While there has been lot of work done in relation to sustainable urban development, it often focuses on mitigating the impact of climate change by planning for human movement that is not car-dependent, through the development of more efficient public transit, cycling and walking paths. But more should also be done to work with established ecosystems — instead of clearing and destroying them. The United Nations Environment Programme (UNEP) report, “Integrating the Environment in Urban Planning and Management. Key Principles and Approaches for Cities in the 21st Century,” for example, proposes a series of planning principles for integrated and sustainable urban development. This includes committing to an environmental ethic and the regeneration of natural systems in order to make cities green.
Those principles, along with care for existing ecosystems, are unfortunately not always applied in real-world scenarios. A recent example of this can be seen in the Niagara region with the revitalization of Thorold’s downtown core. In recent years, a great deal of effort has gone into giving Thorold’s Front Street a facelift to attract new visitors, diners, and shoppers. Façades of buildings on the downtown street were redone and, as part of its recent push for revitalization in 2020, the city re-did the sidewalks, added parking spaces, and integrated benches, new light standards, and other streetscaping elements. Instead of implementing a design that kept the mature, established trees that adorned the street intact, the City opted to cut those trees down in order to facilitate new sidewalks. New, very young, trees were planted in their stead. While the change in landscape is indeed shocking, there is more than mere aesthetic enjoyment at stake here.

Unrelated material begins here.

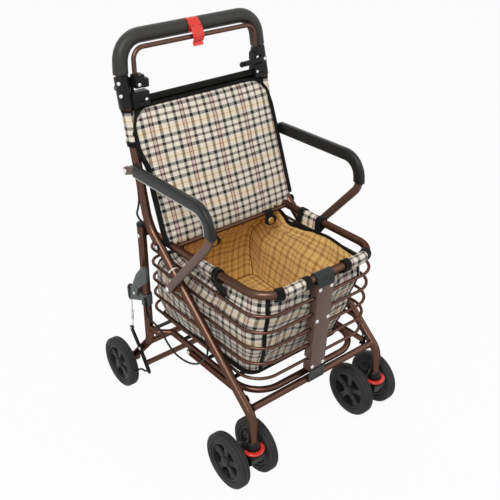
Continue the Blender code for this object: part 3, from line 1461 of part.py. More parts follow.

Comparing the old to the new, the pre-revitalization to the revitalized downtown core, one might notice that nature has been almost completely evacuated. The little, new trees that were recently planted have been given only a small space in the ground to expand their trunks. This will lead to the “necessity” of eventually cutting them down in the future—a necessity created entirely by humans’ lack of planning for the tree’s needs. Beyond the drastic change in canopy, one needs to also think of how the changes impact the many creatures that were living in, or relied on, the mature trees for survival. Cutting mature trees down to satisfy the human desire for revitalization destroyed the habitat of creatures that were forced to relocate. Revitalizing the downtown core was not done with a view of the ecosystem that it was and in fact amounted to a devitalization: where mature tree dwellers, such as birds, squirrels and bugs had to leave the downtown core, making it less lively. If planners had considered the impact on nature and ecosystems, they would—and could—have done things differently.
Making cities “green” and environmentally friendly by planning urban development with sustainability and respect for the integrity of ecosystems in mind is possible. It can — and it should— be at the forefront of our thinking as we continue building more space for human use.